La nostra fede, l’avrete capito, non ci estrania dalla realtà, dalla vita quotidiana, dalla società, rinchiudendoci in un mondo artificiale, come avviene spesso con internet, con face book, con i media moderni. La nostra fede ci obbliga ad essere realisti e concreti, a «uscire» da noi e andare verso il fratello, a riconoscere il realismo dell’incarnazione di Cristo nell’umanità.  Essa ci insegna che nel fratello si trova il permanente prolungamento dell’Incarnazione per ognuno di noi. Ci sollecita a concepire la realizzazione della nostra vita come un essere per, un essere per la fraternità, per Dio, per la comunione, la convivialità.
La fede vede in Cristo, Uomo-Dio, l’attuazione dell’uomo perfetto, al massimo grado, l’umanità in piena comunione con Dio, totalmente aperta a Dio.
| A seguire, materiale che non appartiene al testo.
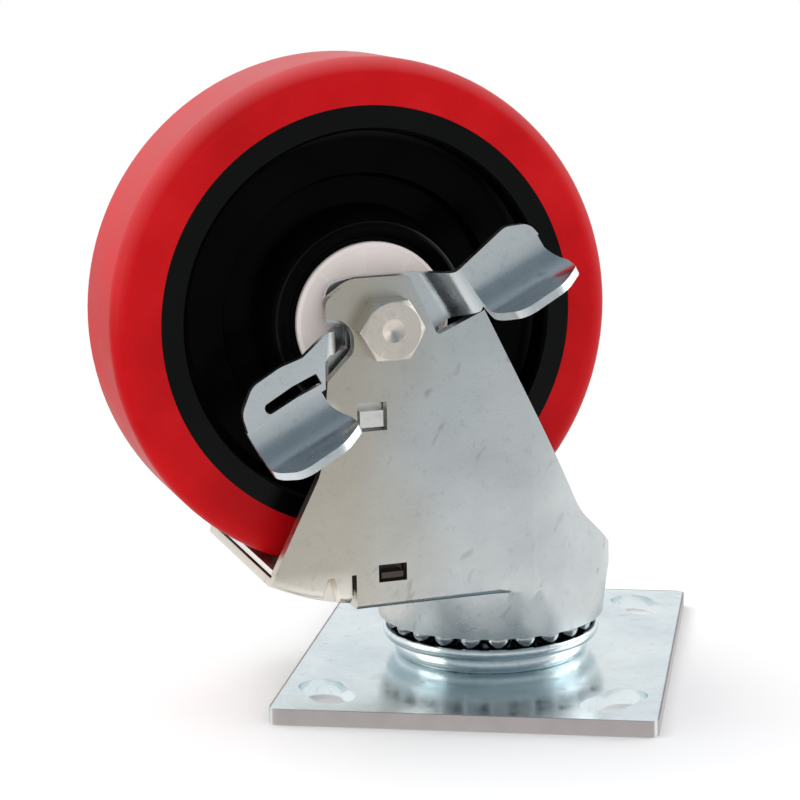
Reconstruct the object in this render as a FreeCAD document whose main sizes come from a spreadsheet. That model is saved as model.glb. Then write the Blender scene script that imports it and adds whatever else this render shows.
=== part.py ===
import FreeCAD, Part
import math
import os

import Sketcher

# Swivel castor with a side brake, standing on its mounting plate with the wheel up.
# Row frame: millimetres, +Z up, origin on the swivel axis at the plate's underside, X and Y
# along the plate's short and long sides. The fork and all it carries are turned on the swivel.

Vector = FreeCAD.Vector
Rotation = FreeCAD.Rotation
Placement = FreeCAD.Placement

UP = Vector(0, 0, 1)

# Driving sizes, in millimetres and degrees

SIZES = [
    ("plate_width", 95.25, "mounting plate along X"),
    ("plate_length", 114.3, "mounting plate along Y"),
    ("plate_thickness", 4.0, "mounting plate"),
    ("plate_corner_radius", 2.5, "plate corners"),
    ("slot_narrow_x", 33.34, "bolt place at the slot's end nearest the plate's middle line"),
    ("slot_narrow_y", 46.04, "the same, along Y"),
    ("slot_wide_x", 38.1, "bolt place at the slot's other end"),
    ("slot_wide_y", 38.1, "the same, along Y"),
    ("slot_bore", 11.1, "slot width, for 3/8 inch bolts"),
    ("swivel_angle", 27.8, "fork turned about the swivel axis"),
    ("swivel_offset", 37.0, "axle behind the swivel axis"),
    ("axle_height", 96.5, "axle above the plate's underside"),
    ("ball_diameter", 6.35, "main race balls"),
    ("ball_count", 23, "main race balls"),
    ("ball_pitch_radius", 24.6, "main race"),
    ("race_clearance", 0.25, "between a ball and its races"),
    ("race_rim_radius", 28.2, "upper bead of the plate's race ring"),
    ("race_bead_radius", 25.5, "lower bead of the plate's race ring"),
    ("race_height", 7.2, "race ring above the plate"),
    ("race_bore_radius", 18.5, "race ring's hole"),
    ("small_ball_diameter", 4.76, "upper race balls"),
    ("small_ball_count", 15, "upper race balls"),
    ("small_pitch_radius", 12.4, "upper race"),
    ("kingpin_diameter", 12.7, "swivel pin"),
    ("kingpin_head_radius", 11.0, "its countersunk head"),
    ("kingpin_bore_radius", 7.6, "fork's hole round the kingpin"),
    ("kingpin_nut_flats", 19.0, "nut across flats"),
    ("kingpin_nut_height", 7.4, "nut"),
    ("load_washer_radius", 17.0, "washer over the upper race"),
    ("load_washer_thickness", 3.0, "the same"),
    ("wheel_diameter", 127.0, "over the tread"),
    ("tread_flat", 25.0, "full-size width of the tread"),
    ("tread_bond_radius", 52.1, "where tread and core meet on the side"),
    ("core_width", 37.2, "wheel core across the rims"),
    ("core_rim_inner_radius", 46.0, "inside of the core's rim"),
    ("core_web_thickness", 22.0, "core between rim and hub"),
    ("core_groove_depth", 4.0, "groove round the hub, below the core's web"),
    ("core_lip_height", 1.5, "rounded lip of the hub boss"),
    ("core_boss_radius", 25.0, "core's hub boss"),
    ("core_boss_width", 38.2, "across the boss faces"),
    ("core_bore_radius", 12.0, "bearing seat"),
    ("core_lock_depth", 2.0, "ridge under the tread that locks it on"),
    ("guard_radius", 19.3, "thread guard"),
    ("guard_face_width", 43.2, "across the two thread guards"),
    ("guard_bore_radius", 7.1, "thread guard's hole"),
    ("guard_spigot", 2.0, "thread guard's spigot in the core"),
    ("sleeve_wall", 2.4, "bearing's outer sleeve"),
    ("roller_diameter", 2.8, "bearing rollers"),
    ("roller_length", 29.0, "bearing rollers"),
    ("roller_count", 13, "bearing rollers"),
    ("bushing_diameter", 12.7, "spanner bushing outside"),
    ("bushing_length", 44.4, "spanner bushing"),
    ("bolt_diameter", 9.525, "axle bolt"),
    ("bolt_clearance", 0.06, "axle bolt in what turns or sits on it"),
    ("bolt_head_flats", 14.3, "axle bolt head across flats"),
    ("bolt_head_height", 6.2, "axle bolt head"),
    ("bolt_tip", 1.8, "thread standing out of the nut"),
    ("nut_height", 8.4, "axle lock nut"),
    ("washer_radius", 7.6, "axle washers"),
    ("collar_radius", 8.6, "spacer collar between bushing and far leg"),
    ("inner_washer_thickness", 1.6, "between bushing and brake lever"),
    ("outer_washer_thickness", 1.8, "between brake lever and leg"),
    ("lever_play", 0.2, "brake lever between its washers"),
    ("fork_sheet", 3.0, "fork wall"),
    ("lip_radius", 29.4, "crown's lower lip"),
    ("lip_height", 14.5, "crown's lower lip above the plate's underside"),
    ("web_height", 27.0, "underside of the fork's web"),
    ("crown_pocket_radius", 26.6, "pocket over the upper race"),
    ("crown_floor", 3.2, "crown floor between the races"),
    ("cradle_gap", 3.4, "fork's curved cradle below the tread"),
    ("cradle_sheet", 1.9, "curved cradle"),
    ("cradle_bend", 2.6, "outside bend between cradle and legs"),
    ("web_bend", 1.6, "outside bend between web and legs"),
    ("gusset_depth", 1.9, "dent pressed into the cradle's bend"),
    ("slit_width", 1.2, "relief slit between web and cradle"),
    ("slit_height", 9.0, "relief slit up the leg"),
    ("upper_hole_width", 7.5, "leg's upper hole"),
    ("upper_hole_height", 7.0, "the same"),
    ("lower_hole_width", 7.2, "leg's lower hole"),
    ("lower_hole_height", 4.4, "the same"),
    ("lever_sheet", 2.0, "brake lever"),
    ("pedal_gap", 1.0, "between the leg and the pedals' flat faces"),
    ("pedal_scoop_radius", 9.4, "inside bend of each pedal"),
    ("pedal_wall", 6.6, "straight wall beyond that bend"),
    ("pedal_slit_width", 2.9, "slit in the rear pedal"),
    ("joggle_radius", 1.0, "inside bends that carry the lever's arms past the leg"),
    ("pin_radius", 1.75, "lever's pin that lifts the brake shoe"),
    ("pin_head_radius", 2.8, "its head"),
    ("pin_head_height", 0.9, "its head"),
    ("pin_x", 6.5, "pin from the axle, along X"),
    ("pin_z", -13.5, "pin from the axle, along Z"),
    ("pin_clearance", 0.25, "pin in the shoe's slot"),
    ("brake_turn", 10.0, "lever's turn that puts the brake on"),
    ("shoe_sheet", 1.2, "brake shoe"),
    ("shoe_clearance", 0.15, "shoe's arm between lever and leg"),
    ("shoe_gap", 1.8, "released brake shoe below the tread"),
    ("shoe_reach", 25.7, "shoe's far edge, turned round the axle"),
    ("cradle_reach", 26.4, "cradle's far edge, turned round the axle"),
    ("tab_clearance", 0.8, "shoe's tabs in the leg's holes"),
]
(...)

Mediante la fede, noi siamo chiamati a raggiungere la misura della pienezza umana di Cristo (cf Ef 4, 11-13).
L’uomo che vuole pensare solo a sé è uomo vecchio, del passato, va lasciato alle spalle per andare oltre, per superare il limite del nostro essere isolati e divisi.
In definitiva, cari giovani, con la vostra fede siete chiamati a coltivare visioni ampie, inusuali, universali: tutti siamo fratelli e sorelle in Gesù Cristo, il Figlio di Dio. Volete sognare un mondo ove la barbarie, la fame, la povertà, l’odio sono sconfitti e vincono l’amicizia, la fraternità, la libertà fondata sulla verità? Vivete sinceramente e confessate fermamente la vostra fede! Desiderate battere la menzogna sulla vita, sulla famiglia, sull’amore; volete esautorare i ladri dei vostri sogni più belli; volete smascherare i falsi profeti che si presentano con vesti di pecore, ma dentro sono lupi rapaci (cf Mt 7,15-16)? Non perdete la vostra fede!
Piuttosto, alimentatela, rendetela più forte! Guardate alla fede dei santi di cui, mediante la «caccia al tesoro», oggi pomeriggio, avete visitato i monasteri e le istituzioni che hanno innalzato qui a Faenza. La loro non è stata una fede senza opere. Al contrario. Grazie alla loro fede ricca di carità noi stessi possiamo beneficiare del loro insegnamento e del loro carisma. Imparate dai santi a vivere la fede come cittadini del cielo e pellegrini in terra; a coltivarla, come suggerisce papa Francesco, attraverso il Sacramento della Riconciliazione (con se stessi, con gli altri, con Dio e il creato), la preghiera, leggendo frequentemente la Sacra Scrittura. Mi permetto di aggiungere a queste un’altra via: sceglietevi una guida spirituale, perché vi accompagni paternamente e fraternamente, quasi come un vostro fratello ed amico,  nella scalata della montagna che è Cristo. Grazie alla vostra guida potrete crescere nella fede e compiere meglio la scelta della vostra vocazione  a formare una famiglia, alla vita consacrata, al sacerdozio.
Buona professione di fede e Buona Pasqua!